In response to Louis, we do have the same situation in the US: mothers are more often career-driven, and fathers are the bread-winners, which leaves children in schools or day cares all day. These parents do not have the time to teach their children societal values, so this chore is left up to schools or day cares. However, societal values cannot be taught properly in a group setting (especially to young children), so the children grow up without ever being "educated." I think that it's a huge problem, and I am really against both parents working when their children are young.


Gerardo - 09:32pm Nov 20, 2005 (#11 of 11)
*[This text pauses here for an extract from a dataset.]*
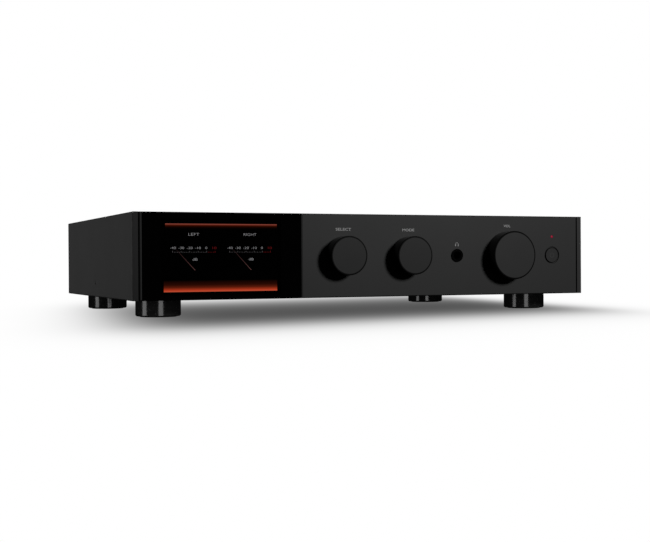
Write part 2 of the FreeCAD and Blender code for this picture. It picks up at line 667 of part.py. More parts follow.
def make_power_section():
    """The amplifier board with its reservoir capacitors, heatsinks and output transistors."""
    save("amplifier_board", board_solid(POWER_BOARD, BOARD_Z))
    cans = [capacitor(x, y, 15.0, 45.0) for x in (-30.0, 4.0) for y in (-96.0, -62.0, -28.0)]
    cans += [capacitor(x, y, 6.0, 25.0) for x in (92.0, 110.0, 128.0) for y in (-94.0, -48.0, -4.0)]
    save("reservoir_capacitors", cans)
    left_web, right_web = SINK_WEB_X
    save("heatsinks", [heatsink(left_web, -1), heatsink(right_web, 1)])
    step = (SINK_Y[1] - SINK_Y[0]) / TRANSISTOR_COUNT
    devices = []
    for n in range(TRANSISTOR_COUNT):
        y = SINK_Y[0] + step * (n + 0.5)
        devices.append(transistor(left_web + SINK_WEB_T, 1, y))
        devices.append(transistor(right_web, -1, y))
    save("output_transistors", devices)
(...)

I agree with Rachel, I think that both parents working is a recipe for disaster. I know that some people might think I'm crazy, but I think one of the parents should really focus on taking care of the children while the other works. I'm not saying that either parent should have to give up their careers, instead I really think parenting should be balanced act. Maybe a mother could stop working until her children are old enough to go to school, and then she can go back to work, and the father could take some time off work to take care of the kids. I just think that there needs to be a parent at home all the time, even when the kids are teenagers, because otherwise some of them get out of control (bad teens -->jerry springer, maury, etc..) I think children should be a parent's #1 priority, and if you feel your career is more important than taking care of your kids, then you shouldn't have any. My mom gave up her career to raise us, and I know she kicks herself everyday for not going back, but at the same time, she's happy that she raised three kids who (up to now) turned out okay.